■ The exercise
Reproduce all of the data exactly.

■ Recorded information
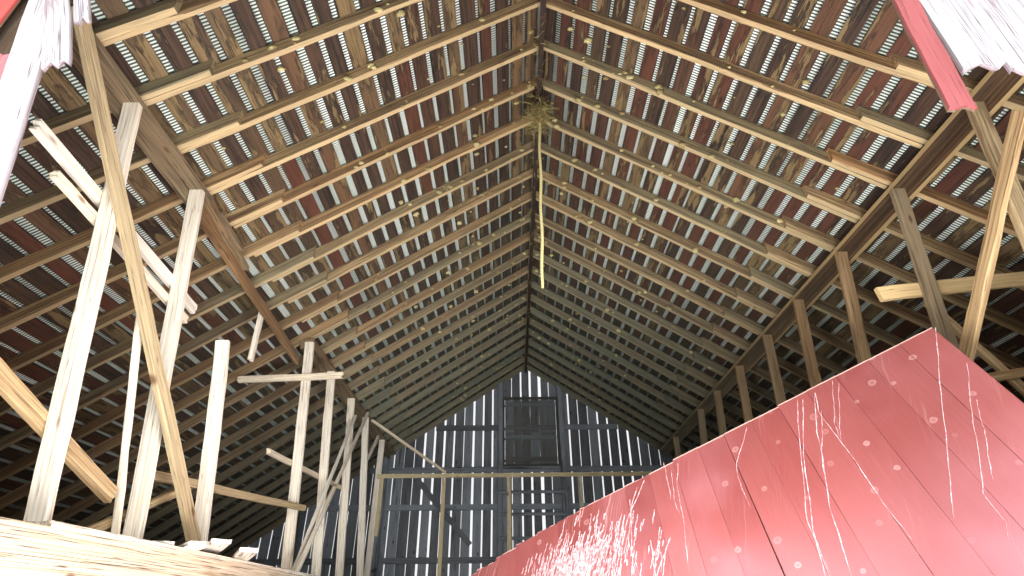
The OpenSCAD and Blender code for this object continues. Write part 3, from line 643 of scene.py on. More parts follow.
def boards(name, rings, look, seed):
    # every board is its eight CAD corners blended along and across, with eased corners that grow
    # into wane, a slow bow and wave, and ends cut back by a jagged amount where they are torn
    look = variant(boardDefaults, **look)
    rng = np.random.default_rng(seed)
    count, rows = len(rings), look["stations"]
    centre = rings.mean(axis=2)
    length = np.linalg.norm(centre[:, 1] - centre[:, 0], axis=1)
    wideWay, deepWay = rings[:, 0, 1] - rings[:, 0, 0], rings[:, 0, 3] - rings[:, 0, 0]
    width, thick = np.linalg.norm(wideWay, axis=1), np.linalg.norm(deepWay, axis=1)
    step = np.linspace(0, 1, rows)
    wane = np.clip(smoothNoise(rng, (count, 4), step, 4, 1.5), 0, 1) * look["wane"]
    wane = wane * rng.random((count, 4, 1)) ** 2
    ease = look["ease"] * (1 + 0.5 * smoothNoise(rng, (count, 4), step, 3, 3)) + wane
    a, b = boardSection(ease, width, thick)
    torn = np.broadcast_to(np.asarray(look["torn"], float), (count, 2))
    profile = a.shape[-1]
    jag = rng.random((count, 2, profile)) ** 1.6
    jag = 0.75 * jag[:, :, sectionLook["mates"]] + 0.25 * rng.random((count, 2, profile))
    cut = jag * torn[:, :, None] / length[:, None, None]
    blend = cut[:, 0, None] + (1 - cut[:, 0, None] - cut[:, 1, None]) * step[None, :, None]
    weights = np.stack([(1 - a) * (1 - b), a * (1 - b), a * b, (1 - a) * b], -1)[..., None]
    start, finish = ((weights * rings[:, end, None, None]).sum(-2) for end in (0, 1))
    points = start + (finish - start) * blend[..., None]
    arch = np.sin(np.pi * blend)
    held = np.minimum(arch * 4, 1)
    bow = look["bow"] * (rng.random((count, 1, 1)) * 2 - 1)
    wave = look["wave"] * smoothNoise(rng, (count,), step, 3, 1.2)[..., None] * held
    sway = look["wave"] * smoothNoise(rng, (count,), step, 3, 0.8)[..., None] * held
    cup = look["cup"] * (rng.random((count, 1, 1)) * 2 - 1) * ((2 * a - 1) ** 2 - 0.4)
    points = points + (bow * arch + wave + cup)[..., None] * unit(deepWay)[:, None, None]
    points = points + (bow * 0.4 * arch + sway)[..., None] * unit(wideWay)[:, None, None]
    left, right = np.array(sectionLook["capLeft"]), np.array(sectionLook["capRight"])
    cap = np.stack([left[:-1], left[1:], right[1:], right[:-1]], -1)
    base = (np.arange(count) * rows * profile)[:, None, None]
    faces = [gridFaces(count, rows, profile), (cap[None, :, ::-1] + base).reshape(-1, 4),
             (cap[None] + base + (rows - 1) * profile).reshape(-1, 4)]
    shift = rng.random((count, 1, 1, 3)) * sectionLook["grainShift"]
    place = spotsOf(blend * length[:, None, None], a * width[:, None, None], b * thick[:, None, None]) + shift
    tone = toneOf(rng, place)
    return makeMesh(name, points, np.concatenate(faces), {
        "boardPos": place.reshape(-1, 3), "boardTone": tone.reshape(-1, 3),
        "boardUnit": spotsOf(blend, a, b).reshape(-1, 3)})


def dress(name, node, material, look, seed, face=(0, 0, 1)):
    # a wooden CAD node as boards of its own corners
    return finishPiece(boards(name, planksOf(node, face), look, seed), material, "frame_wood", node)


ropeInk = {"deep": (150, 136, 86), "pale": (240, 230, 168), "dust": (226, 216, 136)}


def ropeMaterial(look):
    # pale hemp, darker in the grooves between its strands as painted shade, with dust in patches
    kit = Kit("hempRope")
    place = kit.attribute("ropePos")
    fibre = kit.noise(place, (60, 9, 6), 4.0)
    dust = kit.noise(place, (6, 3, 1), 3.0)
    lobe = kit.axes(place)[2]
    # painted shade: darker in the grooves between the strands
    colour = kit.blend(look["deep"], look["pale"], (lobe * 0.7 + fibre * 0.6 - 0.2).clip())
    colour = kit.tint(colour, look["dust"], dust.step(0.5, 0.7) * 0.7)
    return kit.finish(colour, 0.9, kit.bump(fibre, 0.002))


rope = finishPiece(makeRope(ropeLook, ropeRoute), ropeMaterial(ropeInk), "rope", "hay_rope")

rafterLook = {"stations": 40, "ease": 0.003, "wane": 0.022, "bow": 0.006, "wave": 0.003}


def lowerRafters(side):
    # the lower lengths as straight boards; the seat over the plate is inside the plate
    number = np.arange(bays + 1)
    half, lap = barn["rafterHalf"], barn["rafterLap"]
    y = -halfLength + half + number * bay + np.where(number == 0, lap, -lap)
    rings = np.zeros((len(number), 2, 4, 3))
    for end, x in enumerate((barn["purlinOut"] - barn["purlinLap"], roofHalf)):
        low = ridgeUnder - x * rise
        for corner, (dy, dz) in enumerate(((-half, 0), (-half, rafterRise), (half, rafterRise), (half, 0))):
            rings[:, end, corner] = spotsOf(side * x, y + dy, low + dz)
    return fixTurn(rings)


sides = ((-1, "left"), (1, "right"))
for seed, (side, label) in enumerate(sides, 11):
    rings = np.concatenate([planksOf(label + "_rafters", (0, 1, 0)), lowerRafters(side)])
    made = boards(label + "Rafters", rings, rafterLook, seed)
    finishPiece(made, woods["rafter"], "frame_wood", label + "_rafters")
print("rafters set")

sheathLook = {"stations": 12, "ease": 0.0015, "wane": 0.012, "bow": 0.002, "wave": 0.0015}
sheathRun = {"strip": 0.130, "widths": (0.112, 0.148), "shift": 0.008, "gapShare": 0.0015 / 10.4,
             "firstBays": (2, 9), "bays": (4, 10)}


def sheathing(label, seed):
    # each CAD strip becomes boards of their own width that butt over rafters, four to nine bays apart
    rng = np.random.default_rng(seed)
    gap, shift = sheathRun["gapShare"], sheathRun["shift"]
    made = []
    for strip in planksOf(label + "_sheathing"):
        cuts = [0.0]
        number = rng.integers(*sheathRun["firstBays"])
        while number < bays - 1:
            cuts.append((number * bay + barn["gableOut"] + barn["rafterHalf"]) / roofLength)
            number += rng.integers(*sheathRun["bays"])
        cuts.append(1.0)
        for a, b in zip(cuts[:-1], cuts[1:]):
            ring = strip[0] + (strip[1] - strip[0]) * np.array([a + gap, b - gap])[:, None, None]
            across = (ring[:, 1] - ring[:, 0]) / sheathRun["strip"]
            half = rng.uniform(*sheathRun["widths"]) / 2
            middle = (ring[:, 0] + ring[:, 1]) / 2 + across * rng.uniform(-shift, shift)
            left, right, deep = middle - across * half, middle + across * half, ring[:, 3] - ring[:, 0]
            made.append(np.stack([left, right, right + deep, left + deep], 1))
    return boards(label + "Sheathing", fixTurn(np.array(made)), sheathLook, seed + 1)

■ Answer
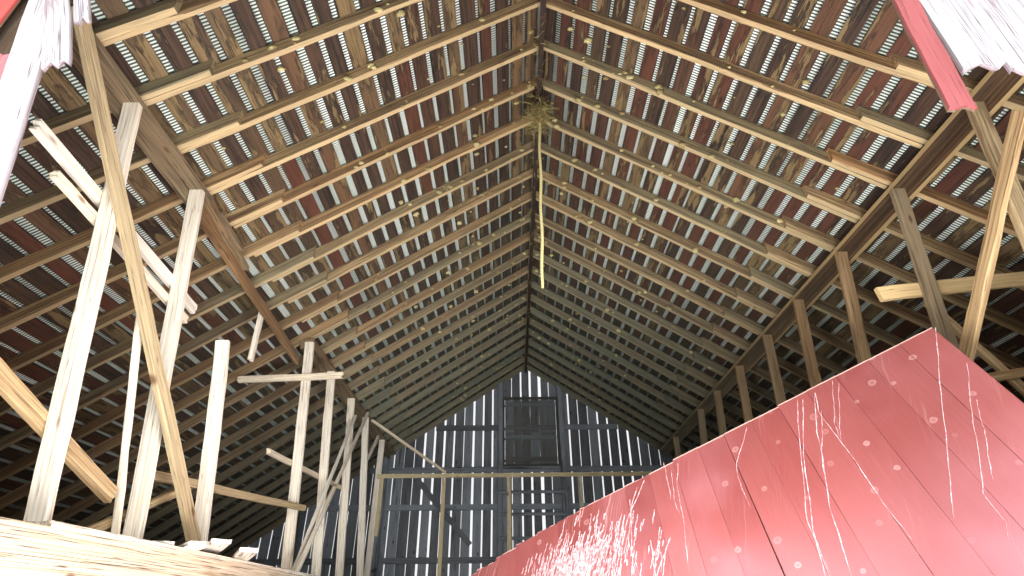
The OpenSCAD and Blender code for this object continues. Write part 3, from line 643 of scene.py on. More parts follow.
def boards(name, rings, look, seed):
    # every board is its eight CAD corners blended along and across, with eased corners that grow
    # into wane, a slow bow and wave, and ends cut back by a jagged amount where they are torn
    look = variant(boardDefaults, **look)
    rng = np.random.default_rng(seed)
    count, rows = len(rings), look["stations"]
    centre = rings.mean(axis=2)
    length = np.linalg.norm(centre[:, 1] - centre[:, 0], axis=1)
    wideWay, deepWay = rings[:, 0, 1] - rings[:, 0, 0], rings[:, 0, 3] - rings[:, 0, 0]
    width, thick = np.linalg.norm(wideWay, axis=1), np.linalg.norm(deepWay, axis=1)
    step = np.linspace(0, 1, rows)
    wane = np.clip(smoothNoise(rng, (count, 4), step, 4, 1.5), 0, 1) * look["wane"]
    wane = wane * rng.random((count, 4, 1)) ** 2
    ease = look["ease"] * (1 + 0.5 * smoothNoise(rng, (count, 4), step, 3, 3)) + wane
    a, b = boardSection(ease, width, thick)
    torn = np.broadcast_to(np.asarray(look["torn"], float), (count, 2))
    profile = a.shape[-1]
    jag = rng.random((count, 2, profile)) ** 1.6
    jag = 0.75 * jag[:, :, sectionLook["mates"]] + 0.25 * rng.random((count, 2, profile))
    cut = jag * torn[:, :, None] / length[:, None, None]
    blend = cut[:, 0, None] + (1 - cut[:, 0, None] - cut[:, 1, None]) * step[None, :, None]
    weights = np.stack([(1 - a) * (1 - b), a * (1 - b), a * b, (1 - a) * b], -1)[..., None]
    start, finish = ((weights * rings[:, end, None, None]).sum(-2) for end in (0, 1))
    points = start + (finish - start) * blend[..., None]
    arch = np.sin(np.pi * blend)
    held = np.minimum(arch * 4, 1)
    bow = look["bow"] * (rng.random((count, 1, 1)) * 2 - 1)
    wave = look["wave"] * smoothNoise(rng, (count,), step, 3, 1.2)[..., None] * held
    sway = look["wave"] * smoothNoise(rng, (count,), step, 3, 0.8)[..., None] * held
    cup = look["cup"] * (rng.random((count, 1, 1)) * 2 - 1) * ((2 * a - 1) ** 2 - 0.4)
    points = points + (bow * arch + wave + cup)[..., None] * unit(deepWay)[:, None, None]
    points = points + (bow * 0.4 * arch + sway)[..., None] * unit(wideWay)[:, None, None]
    left, right = np.array(sectionLook["capLeft"]), np.array(sectionLook["capRight"])
    cap = np.stack([left[:-1], left[1:], right[1:], right[:-1]], -1)
    base = (np.arange(count) * rows * profile)[:, None, None]
    faces = [gridFaces(count, rows, profile), (cap[None, :, ::-1] + base).reshape(-1, 4),
             (cap[None] + base + (rows - 1) * profile).reshape(-1, 4)]
    shift = rng.random((count, 1, 1, 3)) * sectionLook["grainShift"]
    place = spotsOf(blend * length[:, None, None], a * width[:, None, None], b * thick[:, None, None]) + shift
    tone = toneOf(rng, place)
    return makeMesh(name, points, np.concatenate(faces), {
        "boardPos": place.reshape(-1, 3), "boardTone": tone.reshape(-1, 3),
        "boardUnit": spotsOf(blend, a, b).reshape(-1, 3)})


def dress(name, node, material, look, seed, face=(0, 0, 1)):
    # a wooden CAD node as boards of its own corners
    return finishPiece(boards(name, planksOf(node, face), look, seed), material, "frame_wood", node)


ropeInk = {"deep": (150, 136, 86), "pale": (240, 230, 168), "dust": (226, 216, 136)}


def ropeMaterial(look):
    # pale hemp, darker in the grooves between its strands as painted shade, with dust in patches
    kit = Kit("hempRope")
    place = kit.attribute("ropePos")
    fibre = kit.noise(place, (60, 9, 6), 4.0)
    dust = kit.noise(place, (6, 3, 1), 3.0)
    lobe = kit.axes(place)[2]
    # painted shade: darker in the grooves between the strands
    colour = kit.blend(look["deep"], look["pale"], (lobe * 0.7 + fibre * 0.6 - 0.2).clip())
    colour = kit.tint(colour, look["dust"], dust.step(0.5, 0.7) * 0.7)
    return kit.finish(colour, 0.9, kit.bump(fibre, 0.002))


rope = finishPiece(makeRope(ropeLook, ropeRoute), ropeMaterial(ropeInk), "rope", "hay_rope")

rafterLook = {"stations": 40, "ease": 0.003, "wane": 0.022, "bow": 0.006, "wave": 0.003}


def lowerRafters(side):
    # the lower lengths as straight boards; the seat over the plate is inside the plate
    number = np.arange(bays + 1)
    half, lap = barn["rafterHalf"], barn["rafterLap"]
    y = -halfLength + half + number * bay + np.where(number == 0, lap, -lap)
    rings = np.zeros((len(number), 2, 4, 3))
    for end, x in enumerate((barn["purlinOut"] - barn["purlinLap"], roofHalf)):
        low = ridgeUnder - x * rise
        for corner, (dy, dz) in enumerate(((-half, 0), (-half, rafterRise), (half, rafterRise), (half, 0))):
            rings[:, end, corner] = spotsOf(side * x, y + dy, low + dz)
    return fixTurn(rings)


sides = ((-1, "left"), (1, "right"))
for seed, (side, label) in enumerate(sides, 11):
    rings = np.concatenate([planksOf(label + "_rafters", (0, 1, 0)), lowerRafters(side)])
    made = boards(label + "Rafters", rings, rafterLook, seed)
    finishPiece(made, woods["rafter"], "frame_wood", label + "_rafters")
print("rafters set")

sheathLook = {"stations": 12, "ease": 0.0015, "wane": 0.012, "bow": 0.002, "wave": 0.0015}
sheathRun = {"strip": 0.130, "widths": (0.112, 0.148), "shift": 0.008, "gapShare": 0.0015 / 10.4,
             "firstBays": (2, 9), "bays": (4, 10)}


def sheathing(label, seed):
    # each CAD strip becomes boards of their own width that butt over rafters, four to nine bays apart
    rng = np.random.default_rng(seed)
    gap, shift = sheathRun["gapShare"], sheathRun["shift"]
    made = []
    for strip in planksOf(label + "_sheathing"):
        cuts = [0.0]
        number = rng.integers(*sheathRun["firstBays"])
        while number < bays - 1:
            cuts.append((number * bay + barn["gableOut"] + barn["rafterHalf"]) / roofLength)
            number += rng.integers(*sheathRun["bays"])
        cuts.append(1.0)
        for a, b in zip(cuts[:-1], cuts[1:]):
            ring = strip[0] + (strip[1] - strip[0]) * np.array([a + gap, b - gap])[:, None, None]
            across = (ring[:, 1] - ring[:, 0]) / sheathRun["strip"]
            half = rng.uniform(*sheathRun["widths"]) / 2
            middle = (ring[:, 0] + ring[:, 1]) / 2 + across * rng.uniform(-shift, shift)
            left, right, deep = middle - across * half, middle + across * half, ring[:, 3] - ring[:, 0]
            made.append(np.stack([left, right, right + deep, left + deep], 1))
    return boards(label + "Sheathing", fixTurn(np.array(made)), sheathLook, seed + 1)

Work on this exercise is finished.